Define $$f(s)= \int_1^{\infty}\psi(x)(x^\frac{s}{2}+ x^\frac{1-s}{2})\frac{dx}{x} $$ where $ \psi(x)= \sum_{n=1}^{\infty}e^{-n^2\pi x}$ is the Jacobi Theta function.
Claim- $f(s)$ is Entire
My Try :- $s=a+ib$ then $f(a+ib)=u(a,b)+iv(a,b)$ satisfy Cauchy Riemann Equations. How to proceed?

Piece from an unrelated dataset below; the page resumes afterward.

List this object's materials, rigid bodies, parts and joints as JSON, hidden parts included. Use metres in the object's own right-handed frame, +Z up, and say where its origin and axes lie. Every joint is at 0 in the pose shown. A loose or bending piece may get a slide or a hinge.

$$g(s)=\int_1^\infty \psi(x) x^s dx$$ converges for all $s$. $$\lim_{h\to 0} \frac{g(s+h)-g(s)}{h}- \int_1^\infty \psi(x) \log(x)x^s dx $$ $$=\lim_{h\to 0} \int_1^\infty \psi(x) \int_s^{s+h}\log(x) \frac{x^z-x^s}{h} dz dx$$ $$=\lim_{h\to 0} \int_1^\infty \psi(x) \int_s^{s+h}\log(x)\frac1{h} \int_s^z \log(x) x^u dudz dx$$
$$=\lim_{h\to 0} \int_1^\infty \psi(x) O(h \log^2(x) x^{1+s}) dx=0$$ Thus $$g'(s)=\lim_{h\to 0} \frac{g(s+h)-g(s)}{h}=\int_1^\infty \psi(x) \log(x)x^s dx $$ and $g$ is complex differentiable, for all $s$, it is holomorphic on the whole complex plane, by the Cauchy integral formula it is entire (analytic everywhere) and everywhere equal to its Taylor series at $s_0$.